As a part of the property purchase process, an experienced Agent can assist the Buyer in making sure that the appropriate items are researched to make sure that the property works for the Buyer’s needs. Due diligence is the pre purchase effort made to discover, and analyze information about the property under contract. Agents can assist the Buyer with obtaining the necessary documents and provide a checklist of these items including information regarding zoning, jurisdictional requirements, floodplain, easements, covenants, conditions and restrictions, utilities, etc.

7. Identify and assist with evaluating property conditions.

Commercial Agents can assist Buyers with identifying the most important items to be considered as a part of the purchase and evaluation process including a look at:

* Location

* Physical condition

* Allowable uses

* Limitations on interior / exterior additions or renovations

* Adequacy of access and parking

* Opportunity for expansion or leasing excess space

6. Experience from working with other Buyers

Based upon past experience, Agents can recommend other considerations to the Buyer such as – “Consider purchasing additional square footage which provides your business room to grow and until the space is needed the extra space can be leased and provide help with paying the monthly bills”.
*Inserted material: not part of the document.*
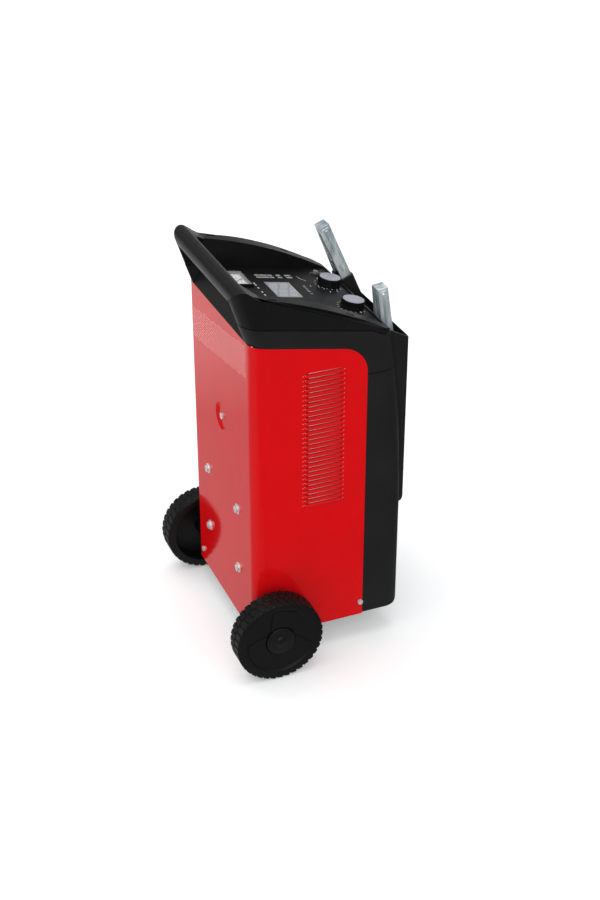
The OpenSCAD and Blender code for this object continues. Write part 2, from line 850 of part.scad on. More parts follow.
// Turned knob with a gripped skirt and the shaft that it is pressed on.
module knob() {
    grips = 24;
    low = plate_h + 0.8;
    difference() {
        union() {
            translate([0, 0, low]) cylinder(h = 2.2, r = knob_r);
            translate([0, 0, low]) linear_extrude(knob_h - 1.4) difference() {
                circle(knob_r - 1.2);
                for (i = [0:grips - 1])
                    rotate(i * 360 / grips) translate([knob_r - 0.7, 0]) circle(0.9, $fn = 16);
            }
        }
        cylinder(h = plate_h + nut_h + 1.4, r = nut_r + 1.5);
        translate([0, 0, plate_h + knob_h - 1.4]) cylinder(h = 3, r = disc_r);
    }
    translate([0, 0, -bush_len - 6]) cylinder(h = knob_h + bush_len + 5, r = shaft_r);
}

module knob_disc() {
    translate([0, 0, plate_h + knob_h - 1.4]) cylinder(h = 1.4, r = disc_r - 0.02);
}

module selector_knob() {
    color(BLACK) placed() on_console(knob_x, knob_in) knob();
}

module selector_disc() {
    color(PALE) placed() on_console(knob_x, knob_in) knob_disc();
}

module timer_knob() {
    color(BLACK) placed() on_console(-knob_x, knob_in) knob();
}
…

5. Allows you to spend time with your business.

Let a Commercial Agent spend their time finding you property which allows you to spend time conducting your business. Focus on your expertise and let an Agent assist you by focusing on theirs. Time is too precious a commodity to be spent driving around looking for property.

4. Price and term negotiation expertise.

There is not another business professional with the experience and expertise that a Commercial Agent has to assist with purchase price and contract negotiations. Issues such as – What is a reasonable and fair price for the property? Is this a good buy? What terms and conditions should be in the contract to make sure that my interests are protected? Should I get some amount of inspection and feasibility time as a part of my contract for purchase so that I can better study the property and confirm that it meets my needs?

3. The cost to the Buyer is zero, zip, nada.

The Seller pays the Buyer’s Agent’s commission through a commission agreement between the two parties. The full cost is borne by the Seller.

2. Local Market Expertise

No one is going to know the local commercial real estate market as well as a Commercial Agent. The Listing Agent isn’t going to tell you if his/her property is listed above the market rate and only an experienced Agent can advise you with regard to the location making sense for your particular type of business.

1. Buyer’s needs differ from those of the Seller and they need representation to protect their own unique interests

The Seller or Owner will be represented by a Listing Broker and this Broker’s fiduciary responsibility is to the Seller. The Texas Real Estate Commission’s (TREC) “Information about Brokerage Services” states that “the Broker who lists the property for sale or lease is the Owner’s Agent”. It further states that, “a listing broker can assist the Buyers but does not represent the Buyer and must place the interests of the Owner first”. Finally it notes that “the Buyer should not tell the Owner’s Agent anything the Buyer would not want the Owner to know because an Owner’s Agent must disclose to the owner any material information known to the Agent. This is not a good situation for a Buyer to be in. Sellers have representation from their Listing Agents, Buyers need the same from a Commercial Buyer’s Agent.